While it has become common for banks or others to notify customers of a privacy breach, there is no similar requirement for the political parties.
Privacy laws enable consumers to demand access to personal records at companies and agencies but political parties are also spared this obligation.
A Liberal Party spokesman said the party was working with security agencies, but Labor national secretary Noah Carroll declined to comment on the hacking.
Mr Crompton opposed the exemption for political parties when he was the federal privacy commissioner in 2000 and noted that the Australian Law Reform Commission recommended an end to the special treatment in 2008.
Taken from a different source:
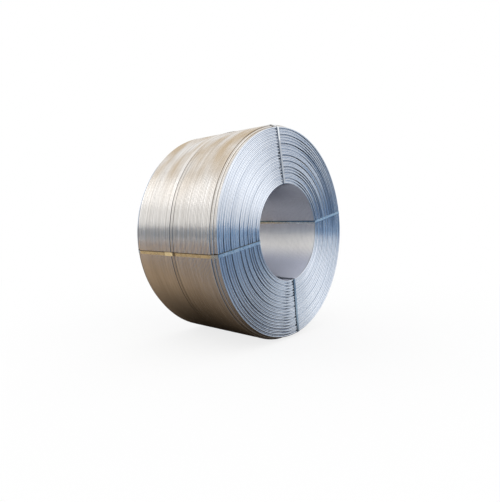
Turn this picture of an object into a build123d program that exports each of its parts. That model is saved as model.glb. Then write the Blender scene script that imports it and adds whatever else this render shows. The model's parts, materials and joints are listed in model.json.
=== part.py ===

“In the interests of promoting public confidence in the political process, those who exercise or seek power in government should adhere to the principles and practices that are required of the wider community,” the commission said.
Ms Johnston said the hacking incident highlighted the risk to democracy if hackers gained access to the party’s systems and used the personal information in the way seen ahead of the US election in 2016, with “fake news” and propaganda on social media.
Another former privacy commissioner said the US experience, in which hackers broke into the Democratic National Committee, showed the risk to Australian voters from illegal access to the party systems.
“None of it is secure,” he said.
Former Victorian privacy commissioner David Watts said the political parties could use their databases to analyse personal information in a way that could be a threat to democracy if obtained by others.
“If that information is obtained illegally it can be used to influence people, whether it’s through targeted messages or Facebook or personal contact,” he said.
Professor Watts, now at La Trobe Law School, said the argument about freedom of political communication needed to be balanced by an obligation to protect the data.
He noted that European Union data protection law, for instance, permitted the compilation of personal data by political parties but added a caveat: “provided that appropriate safeguards are established.”